[start of Record list]
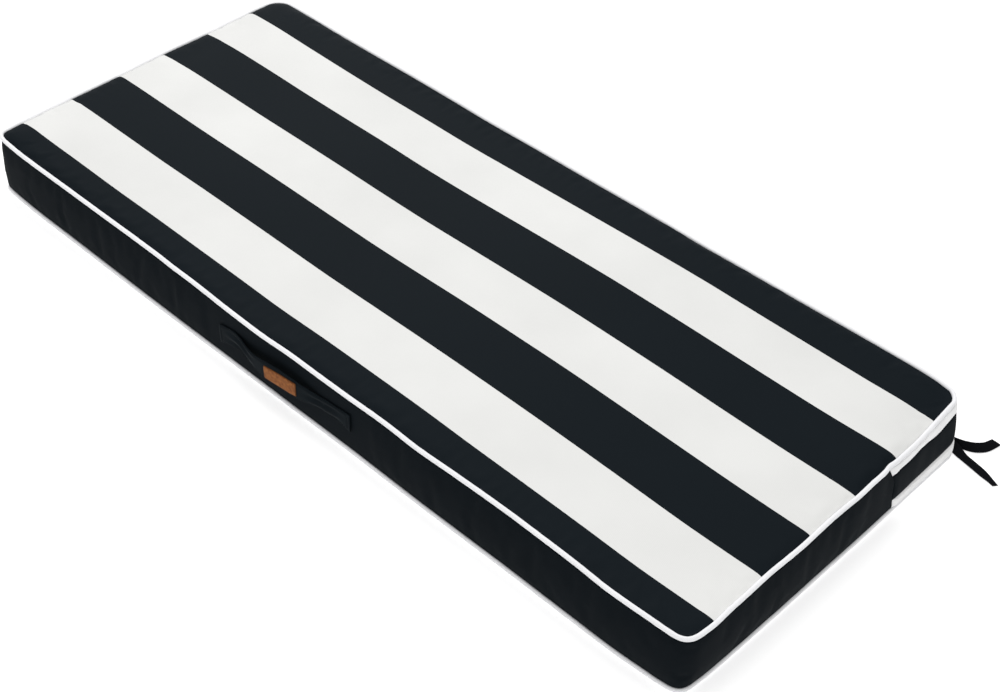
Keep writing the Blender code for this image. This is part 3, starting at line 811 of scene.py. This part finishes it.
def zip_grid(low, rows):
    """Station numbers and heights of points on the zip panel, as arrays of rows by places along it, and each
    place's distance along: every row starts on the seam on the right end and stops on the one on the left end,
    and the rows divide the height from one of the panel's edges to the next evenly."""
    share = np.linspace(0.0, 1.0, rows)[:, None]
    height = ZIP_EDGES[low] + (ZIP_EDGES[low + 1] - ZIP_EDGES[low]) * share
    seam = spline(ZIP_SEAM, 1, height)
    right = np.arange(CORNER_STEPS // 2, ROWS_ACROSS - CORNER_STEPS // 2)
    left = right[::-1] + ROWS_ACROSS + ROWS_ALONG
    begin = np.interp(seam, seams.upper[right, 1], right)
    end = np.interp(seam, seams.upper[left, 1], left)
    number = begin + (end - begin) * np.linspace(0.0, 1.0, ZIP_STATIONS)
    along = np.interp(number, np.arange(COUNT), seams.along[:-1])
    near = np.minimum(along - along[:, :1], along[:, -1:] - along)
    settled = smooth(0.10, 0.18, near)
    waver = (0.0, ZIP_WAVER * uneven(along, 0.110, 5.0), spline(BAND_WAVER, 1, near)
             + ZIP_WAVER * settled * uneven(along, 0.080, 6.0), 0.0)
    height = height + waver[low] * (1 - share) + waver[low + 1] * share
    return number, height, along, near


def zip_piece(name, node, low, thickness, made):
    """A piece of the zip panel between one of its edges and the next: a thin section with rounded edges that
    wrinkles softly along the panel, and thins to nothing where it is sewn into the seam on each end."""
    rows = 11
    number, height, along, near = zip_grid(low, rows)
    share = np.linspace(0.0, 1.0, rows)[:, None]
    bulge = rounded(2 * share - 1, 6)
    from_end = smooth(0.0, ZIP_THINNING, near)
    wrinkle = (ZIP_WRINKLE * (1 + uneven(along, 0.052, 3.0 + low)) * np.sin(np.pi * share)
               * smooth(0.0, 0.02, near))
    clear = 0.0003 * (0.3 + 0.7 * from_end) + np.maximum(wrinkle, 0.0)
    depth = thickness * np.maximum(bulge, 0.12) * (0.15 + 0.85 * from_end)
    inner = seams.on_side(number, height, np.full_like(height, 0.0001))
    outer = seams.on_side(number, height, clear + depth)
    sections = np.concatenate([inner, outer[::-1]]).transpose(1, 0, 2)
    piece = loft(name, sections, made)
    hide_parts(node)


def front_side(along, heights, clear):
    """Points on the front side at places along it, each at a height and clear of it by a distance: the blend of
    the two seams there, pushed out by the swell."""
    front = np.r_[2 * ROWS_ACROSS + ROWS_ALONG + CORNER_STEPS // 2:COUNT - CORNER_STEPS // 2 + 1]
    share = (heights - LOWER_SEAM) / SEAM_RISE
    upper = np.interp(along, seams.upper[front, 0], seams.upper[front, 1])
    lower = np.interp(along, seams.lower[front, 0], seams.lower[front, 1])
    swell = np.interp(along, seams.lower[front, 0], seams.swell[front])
    bow = np.sin(np.pi * share) ** SWELL_SHAPE
    return np.stack([along, lower + (upper - lower) * share - swell * bow - clear, heights], axis=-1)


def strap_relief(x, across):
    """How far the strap's outer face stands off its flat section: folds that fan out of each sewn end where the
    strap narrows, and the shallow channels that the stitching pulls along both edges and across both ends."""
    left = smooth(-0.112, -0.088, x) * (1 - smooth(-0.070, -0.040, x))
    right = smooth(0.030, 0.062, x) * (1 - smooth(0.085, 0.108, x))
    folds = (STRAP_FOLDS[0] * left * np.sin(math.tau * (0.95 * across + 6.0 * (x + 0.118)))
             + STRAP_FOLDS[1] * right * np.sin(math.tau * (0.85 * across - 5.0 * (x - 0.113) + 0.3)))
    edge = np.exp(-((np.abs(across) - STRAP_STITCHING) / 0.05) ** 2)
    ends = np.exp(-((x - STRAP_FROM - STRAP_END) / 0.0012) ** 2)
    ends = ends + np.exp(-((x - STRAP_TO + STRAP_END) / 0.0012) ** 2)
    return folds * (1 - across ** 4) - 0.0003 * np.maximum(edge, ends)


def carrying_strap():
    """The strap: a flat tube of cloth along its path, sewn down at both ends and bowed out between. Its section
    is a strip with rolled edges; its middle is a little hollow where it bows."""
    places = np.linspace(STRAP_FROM, STRAP_TO, STRAP_STATIONS)
    clear, middle, width = (spline(STRAP_PATH, column, places) for column in (1, 2, 3))
    across = np.linspace(-1.0, 1.0, 49)
    edge = rounded(across, STRAP_EDGE)
    section = strip_section(across, 0.5 - 0.5 * edge, 0.5 + 0.5 * edge)
    x = np.repeat(places[:, None], len(section), axis=1)
    heights = middle[:, None] + width[:, None] / 2 * section[None, :, 0]
    is_far = np.arange(len(section)) >= len(across)
    out = clear[:, None] + STRAP_THICKNESS * section[None, :, 1] + is_far * strap_relief(x, section[None, :, 0])
    sections = front_side(x, heights, out)
    piece = loft("carrying_strap", sections[:, ::-1], doubled_canvas)
    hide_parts("handle_strap")


def strap_stitching():
    """Stitch lines on the strap's outer face, near both long edges and across both sewn ends."""
    first, last = STRAP_FROM + STRAP_END, STRAP_TO - STRAP_END
    run, short = np.linspace(first, last, STRAP_STATIONS), np.linspace(-0.8, 0.8, 20)
    lines = []
    for along, across in ((run, np.full(STRAP_STATIONS, STRAP_STITCHING)),
                          (run, np.full(STRAP_STATIONS, -STRAP_STITCHING)),
                          (np.full(20, first), short), (np.full(20, last), short)):
        clear, middle, width = (spline(STRAP_PATH, column, along) for column in (1, 2, 3))
        face = (clear + STRAP_THICKNESS * (0.5 + 0.5 * rounded(across, STRAP_EDGE))
                + strap_relief(along, across))
        points = front_side(along, middle + width / 2 * across, face)
        lines.append((points, np.tile((0.0, -1.0, 0.0), (len(points), 1))))
    stitches("strap_stitching", lines, black_thread)


def zip_stitching():
    """A line of stitches on each white strip, close to the black band."""
    lines = []
    for low, row, edge, offset in ((0, -2, -1, -ZIP_STITCH_INSET), (2, 2, 0, ZIP_STITCH_INSET)):
        number, height, _, near = zip_grid(low, 13)
        height = height[edge] + offset
        number = number[row]
        points = seams.on_side(number, height, np.full(len(height), ZIP_STITCH_CLEAR))
        out = [np.interp(number, np.arange(COUNT), seams.out[:, axis]) for axis in (0, 1)]
        keep = near[row] > ZIP_THINNING
        lines.append((points[keep], np.column_stack([*out, np.zeros(len(height))])[keep]))
    stitches("zip_stitching", lines, white_thread)


def stitches(name, lines, made):
    """Machine stitches along lines, each given as points and the way out of the cloth there. A stitch is a
    spindle of thread, five rings of six points: its middle rises as sin(pi u) over its length and its radius is
    sqrt(sin(pi u)) times the thread's, so that both ends dip into the cloth."""
    middles, runs, outs = [], [], []
    half = STITCH_LENGTH / 2
    for points, out in lines:
        reach = reaches(points)
        at = np.arange(half, reach[-1] - half, STITCH_PITCH)
        place = [np.column_stack([np.interp(at + step, reach, points[:, axis]) for axis in range(3)])
                 for step in (0.0, -half, half)]
        middles.append(place[0])
        runs.append(place[2] - place[1])
        outs.append(np.column_stack([np.interp(at, reach, out[:, axis]) for axis in range(3)]))
    middle, run, out = np.vstack(middles), unit(np.vstack(runs)), np.vstack(outs)
    side = np.cross(run, out)
    u = np.array([0.03, 0.25, 0.5, 0.75, 0.97])
    angle = math.tau * np.arange(6) / 6
    swell = np.sqrt(np.sin(math.pi * u)) * THREAD_RADIUS
    core = (middle[:, None] + run[:, None] * (STITCH_LENGTH * (u - 0.5))[:, None]
            + out[:, None] * (THREAD_RISE * np.sin(math.pi * u))[:, None])
    around = side[:, None] * np.cos(angle)[:, None] + out[:, None] * np.sin(angle)[:, None]
    points = core[:, :, None] + around[:, None] * swell[:, None, None]
    one, _ = band_faces(5, 6)
    caps = np.array([(3, 2, 1, 0), (5, 4, 3, 0), (24, 25, 26, 27), (24, 27, 28, 29)])
    faces = np.vstack([one, caps])
    faces = (faces[None] + 30 * np.arange(len(middle))[:, None, None]).reshape(-1, 4)
    piece = put_mesh(name, points.reshape(-1, 3), faces, points.reshape(-1, 3)[faces][..., :2], [made])


def strap_label():
    """The leather label: a thin slab with rounded edges and corners on the strap's outer face, bowed a little
    along both long edges. Its rim attribute runs from 0 inside to 1 on its outline."""
    share = 0.5 - 0.5 * np.cos(math.pi * np.linspace(0.0, 1.0, 49))
    places = LABEL_CENTRE + LABEL_LENGTH * (share - 0.5)
    middle = np.interp(share, (0.0, 1.0), LABEL_HEIGHTS)
    clear = spline(STRAP_PATH, 1, places) + STRAP_THICKNESS + 0.0001
    from_end = np.minimum(share, 1 - share) * LABEL_LENGTH
    corner = np.clip(1 - from_end / LABEL_CORNER, 0.0, 1.0)
    half = (LABEL_WIDTH / 2 - LABEL_CORNER * (1 - np.sqrt(1 - corner ** 2))
            + LABEL_BOW * (1 - (2 * share - 1) ** 2))
    across = -np.cos(math.pi * np.linspace(0.0, 1.0, 21))
    section = strip_section(across, 0.0 * across, rounded(across, 10))
    x = np.repeat(places[:, None], len(section), axis=1)
    heights = middle[:, None] + half[:, None] * section[None, :, 0]
    thick = LABEL_THICKNESS * np.sqrt(np.clip(from_end / 0.0006, 0.1, 1.0))
    out = clear[:, None] + thick[:, None] * section[None, :, 1]
    piece = loft("strap_label", front_side(x, heights, out)[:, ::-1], leather)
    from_edge = np.minimum(from_end[:, None], half[:, None] * (1 - np.abs(section[None, ::-1, 0])))
    rim = piece.data.attributes.new("rim", "FLOAT", "POINT")
    rim.data.foreach_set("value", (1 - smooth(0.0002, 0.0016, from_edge)).astype(np.float32).ravel())
    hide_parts("handle_label")


def studio():
    """A white floor that glows a little, as painted light that lights the cushion from below and pales its shadow,
    a large soft light overhead, a smaller one behind and to the left, and a pale sky.
    """
    mesh = bpy.data.meshes.new("floor")
    mesh.from_pydata([(-20, -20, 0), (20, -20, 0), (20, 20, 0), (-20, 20, 0)], [], [(0, 1, 2, 3)])
    floor = placed("floor", mesh)
    # Studio floor: matt and almost white, and glowing: painted light that lights the cushion from below and washes
    # out the shadow under it
    made, _, _ = start("glowing_white_floor", Base_Color=linear("f8f8f8"), Roughness=0.9,
                       Emission_Color=linear("ffffff"), Emission_Strength=0.36)
    mesh.materials.append(made)
    world = bpy.data.worlds.new("studio")
    world.use_nodes = True
    sky = world.node_tree.nodes["Background"].inputs
    sky["Color"].default_value = (1.0, 1.0, 1.0, 1.0)
    sky["Strength"].default_value = 0.46
    bpy.context.scene.world = world
    for name, place, size, power in (("overhead_softbox", (-0.1, -0.2, 3.6), 4.5, 112.0),
                                     ("back_softbox", (-2.6, 2.0, 1.7), 1.6, 34.0)):
        data = bpy.data.lights.new(name, "AREA")
        data.shape = "SQUARE"
        data.size = size
        data.energy = power
        lamp = placed(name, data)
        lamp.location = place
        lamp.rotation_euler = (-Vector(place)).to_track_quat("-Z", "Y").to_euler()
    bpy.context.scene.view_settings.view_transform = "Standard"


set_camera()
tie_tail("tie_tape_upper", "tie_tail_upper", UPPER_TAIL, -0.36, 0.0)
tie_tail("tie_tape_lower", "tie_tail_lower", LOWER_TAIL, 0.35, 0.42)
cushion_cover()
piping("lower_welt", "bottom_piping", False, 1.0)
piping("upper_welt", "top_piping", True, 2.0)
zip_piece("zip_lower_strip", "zip_strip_lower", 0, 0.0019, strip_canvas)
zip_piece("zip_black_band", "zip_band", 1, 0.0013, black_canvas)
zip_piece("zip_upper_strip", "zip_strip_upper", 2, 0.0019, strip_canvas)
zip_stitching()
carrying_strap()
strap_stitching()
strap_label()
studio()
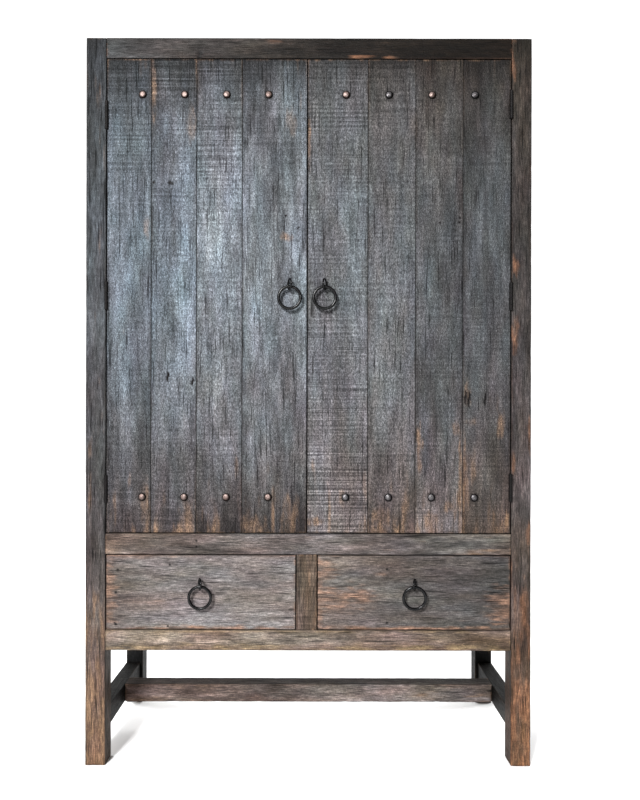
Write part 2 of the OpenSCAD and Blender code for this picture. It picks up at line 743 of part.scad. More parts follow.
module right_door_ring() ring(door_pull_x(RIGHT), door_pull_z());
module left_drawer_ring() ring(drawer_pull_x(LEFT), drawer_pull_z());
module right_drawer_ring() ring(drawer_pull_x(RIGHT), drawer_pull_z());

front_left_post();
front_right_post();
back_left_post();
back_right_post();
top_rail();
mid_rail();
lower_rail();
drawer_mullion();
back_rails();
side_rails();
left_side_boards();
right_side_boards();
back_boards();
top_boards();
cabinet_floor();
floor_bearers();
lower_shelf();
upper_shelf();
shelf_cleats();
drawer_runners();
bottom_boards();
left_stretcher();
right_stretcher();
cross_stretcher();
hinge_frame_leaves();
hinge_pins();
hinge_frame_screws();
door_catches();
door_plank(LEFT, 0);  // left_door_plank_1
door_plank(LEFT, 1);  // left_door_plank_2
door_plank(LEFT, 2);  // left_door_plank_3
door_plank(LEFT, 3);  // left_door_plank_4
left_door_battens();
left_door_studs();
left_door_hinge_leaves();
left_door_hinge_screws();
left_door_strike_plate();
left_door_eye();
door_plank(RIGHT, 0);  // right_door_plank_1
door_plank(RIGHT, 1);  // right_door_plank_2
door_plank(RIGHT, 2);  // right_door_plank_3
door_plank(RIGHT, 3);  // right_door_plank_4
right_door_battens();
right_door_studs();
right_door_hinge_leaves();
right_door_hinge_screws();
right_door_strike_plate();
right_door_eye();
left_drawer_front();
left_drawer_box();
left_drawer_bottom();
left_drawer_eye();
right_drawer_front();
right_drawer_box();
right_drawer_bottom();
right_drawer_eye();
left_door_ring();
right_door_ring();
left_drawer_ring();
right_drawer_ring();
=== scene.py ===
import json
import math

import bpy
import numpy as np
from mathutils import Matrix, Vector

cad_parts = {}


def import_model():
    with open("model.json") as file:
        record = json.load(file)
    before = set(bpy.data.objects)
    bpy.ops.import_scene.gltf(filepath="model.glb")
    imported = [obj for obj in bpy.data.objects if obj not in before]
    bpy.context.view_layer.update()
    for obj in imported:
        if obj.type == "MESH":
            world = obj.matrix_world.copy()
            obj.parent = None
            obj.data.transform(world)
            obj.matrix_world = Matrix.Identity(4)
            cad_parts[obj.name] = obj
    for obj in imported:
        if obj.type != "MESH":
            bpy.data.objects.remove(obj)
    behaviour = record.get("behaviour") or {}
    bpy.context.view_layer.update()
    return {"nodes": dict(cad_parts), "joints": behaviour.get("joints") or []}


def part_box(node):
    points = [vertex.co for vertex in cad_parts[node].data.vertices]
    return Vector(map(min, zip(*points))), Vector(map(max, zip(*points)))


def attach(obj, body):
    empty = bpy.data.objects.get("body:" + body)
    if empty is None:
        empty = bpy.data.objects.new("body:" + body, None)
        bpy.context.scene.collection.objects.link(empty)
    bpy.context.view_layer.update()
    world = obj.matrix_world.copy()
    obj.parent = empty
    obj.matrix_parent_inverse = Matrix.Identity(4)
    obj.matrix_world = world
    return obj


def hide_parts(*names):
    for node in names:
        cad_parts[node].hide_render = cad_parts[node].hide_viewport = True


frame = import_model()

MM = 0.001
X, Y, Z = 0, 1, 2
SIDES = (("left", -1), ("right", 1))

CUT = 0.3 * MM           # space between two cuts at a step in a board
EDGE_CUTS = (0, 0.35, 0.8, 1.5, 2.6)    # places of the cuts that round an edge, in edge widths
KNUCKLE_SEAT = 5.1 * MM  # radius of the hollow that clears a hinge knuckle
HINGE_SPACE = 0.2        # less than the space between two hinges, more than a hinge's own gaps
STUD_SINK = 0.4 * MM     # how deep the back of a nail head sits in the wood
NAIL_SOIL_AND_SHADE_REACH = 2 * MM       # how far the dirt and painted contact shade reach past a nail head
HIGH_END_SHADE_REACH = 0.09       # length of the painted shade at a board's high end
FOOT_REACH = 0.18        # length of the light stretch at a board's low end
END_REACH = 0.07         # length at each end where the edges are rubbed most
FLOOR_HALF = 9           # half the side of the floor
FLOOR_DROP = 0.4 * MM    # how far the floor lies under the feet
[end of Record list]
* Short problem
Retype, exactly and in full, the lines above from the one containing "right_drawer_front();" through the one containing "obj.parent = None".

* Solution to this task
right_drawer_front();
right_drawer_box();
right_drawer_bottom();
right_drawer_eye();
left_door_ring();
right_door_ring();
left_drawer_ring();
right_drawer_ring();
=== scene.py ===
import json
import math

import bpy
import numpy as np
from mathutils import Matrix, Vector

cad_parts = {}


def import_model():
    with open("model.json") as file:
        record = json.load(file)
    before = set(bpy.data.objects)
    bpy.ops.import_scene.gltf(filepath="model.glb")
    imported = [obj for obj in bpy.data.objects if obj not in before]
    bpy.context.view_layer.update()
    for obj in imported:
        if obj.type == "MESH":
            world = obj.matrix_world.copy()
            obj.parent = None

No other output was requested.